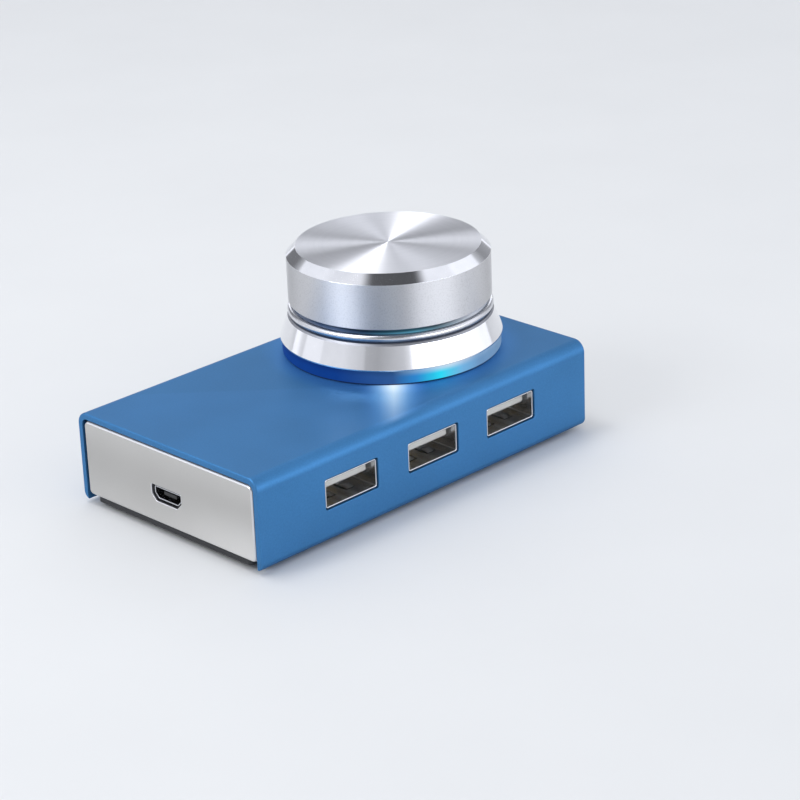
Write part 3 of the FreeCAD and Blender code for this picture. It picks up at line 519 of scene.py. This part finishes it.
def solder_mask():
    """Green board lacquer with copper tracks showing faintly under it."""
    def sockets(g):
        tracks = g.add("ShaderNodeTexBrick", {},
                       {"Vector": g.place(), "Scale": tracks_per_metre, "Mortar Size": 0.03,
                        "Color1": (1, 1, 1), "Color2": (0.8, 0.8, 0.8), "Mortar": (0, 0, 0)})
        lightness = tracks.dot((0.33, 0.33, 0.33))
        weave = g.noise(0.5 * mm, 2)
        tint = (lightness * (0.8 + 0.2 * weave)).mix(srgb(20, 84, 52), srgb(12, 62, 38))
        return {"Base Color": tint, "Roughness": 0.28 + 0.1 * weave,
                "Coat Weight": 0.5, "Coat Roughness": 0.2}
    return material("green_solder_mask", sockets)


# ---- mesh building ----

def rounded_outline(corners):
    """Points round a closed outline of (u, v, radius, finish) corners, each with its finish.

    A corner's finish is that of its own arc and of the run that follows it.
    """
    points = []
    for i, (u, v, radius, finish) in enumerate(corners):
        corner = Vector((u, v))
        if radius == 0:
            points.append((corner, finish))
            continue
        before = (Vector(corners[i - 1][:2]) - corner).normalized()
        after = (Vector(corners[(i + 1) % len(corners)][:2]) - corner).normalized()
        half = before.angle(after) / 2
        centre = corner + (before + after).normalized() * radius / math.sin(half)
        start = corner + before * radius / math.tan(half) - centre
        turn = math.copysign(math.pi - 2 * half, before.cross(after) * -1)
        steps = max(2, math.ceil(abs(turn) / arc_step))
        for k in range(steps + 1):
            points.append((centre + Matrix.Rotation(turn * k / steps, 2) @ start, finish))
    return points


def rectangle(u0, u1, v0, v1, radius):
    """Corners of a rectangle with equal rounding."""
    return [(u0, v0, radius, 0), (u1, v0, radius, 0), (u1, v1, radius, 0), (u0, v1, radius, 0)]


def cylinder(radius, low, high, foot_rounding=0):
    """Corners from which the lathe turns a cylinder."""
    return [(0, low, 0, 0), (radius, low, foot_rounding, 0), (radius, high, 0, 0), (0, high, 0, 0)]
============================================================
Restate the data above exactly, keeping each word as it stands.

TASK RESULT:
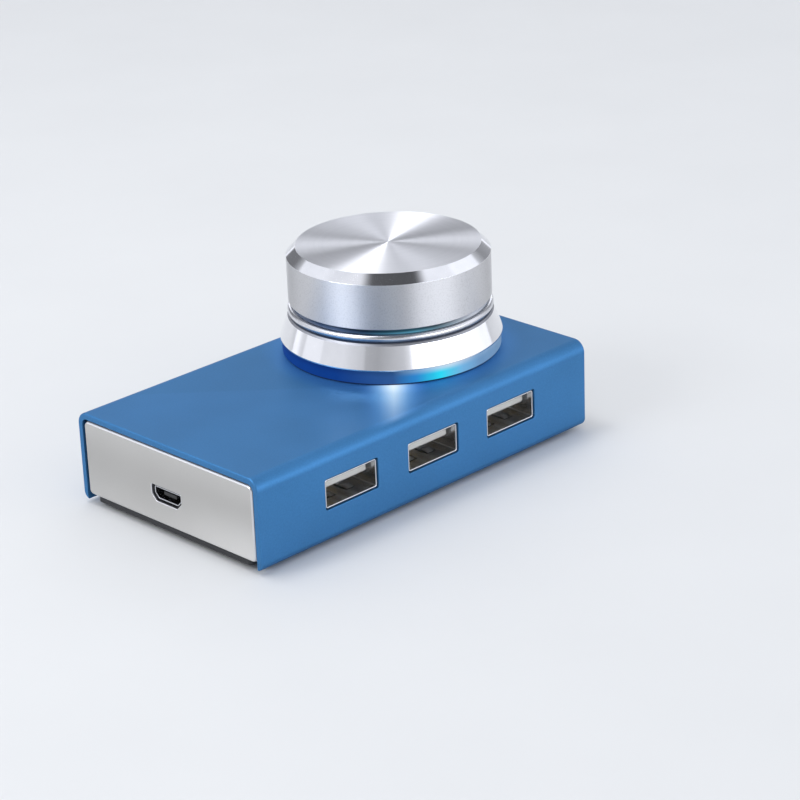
Write part 3 of the FreeCAD and Blender code for this picture. It picks up at line 519 of scene.py. This part finishes it.
def solder_mask():
    """Green board lacquer with copper tracks showing faintly under it."""
    def sockets(g):
        tracks = g.add("ShaderNodeTexBrick", {},
                       {"Vector": g.place(), "Scale": tracks_per_metre, "Mortar Size": 0.03,
                        "Color1": (1, 1, 1), "Color2": (0.8, 0.8, 0.8), "Mortar": (0, 0, 0)})
        lightness = tracks.dot((0.33, 0.33, 0.33))
        weave = g.noise(0.5 * mm, 2)
        tint = (lightness * (0.8 + 0.2 * weave)).mix(srgb(20, 84, 52), srgb(12, 62, 38))
        return {"Base Color": tint, "Roughness": 0.28 + 0.1 * weave,
                "Coat Weight": 0.5, "Coat Roughness": 0.2}
    return material("green_solder_mask", sockets)


# ---- mesh building ----

def rounded_outline(corners):
    """Points round a closed outline of (u, v, radius, finish) corners, each with its finish.

    A corner's finish is that of its own arc and of the run that follows it.
    """
    points = []
    for i, (u, v, radius, finish) in enumerate(corners):
        corner = Vector((u, v))
        if radius == 0:
            points.append((corner, finish))
            continue
        before = (Vector(corners[i - 1][:2]) - corner).normalized()
        after = (Vector(corners[(i + 1) % len(corners)][:2]) - corner).normalized()
        half = before.angle(after) / 2
        centre = corner + (before + after).normalized() * radius / math.sin(half)
        start = corner + before * radius / math.tan(half) - centre
        turn = math.copysign(math.pi - 2 * half, before.cross(after) * -1)
        steps = max(2, math.ceil(abs(turn) / arc_step))
        for k in range(steps + 1):
            points.append((centre + Matrix.Rotation(turn * k / steps, 2) @ start, finish))
    return points


def rectangle(u0, u1, v0, v1, radius):
    """Corners of a rectangle with equal rounding."""
    return [(u0, v0, radius, 0), (u1, v0, radius, 0), (u1, v1, radius, 0), (u0, v1, radius, 0)]


def cylinder(radius, low, high, foot_rounding=0):
    """Corners from which the lathe turns a cylinder."""
    return [(0, low, 0, 0), (radius, low, foot_rounding, 0), (radius, high, 0, 0), (0, high, 0, 0)]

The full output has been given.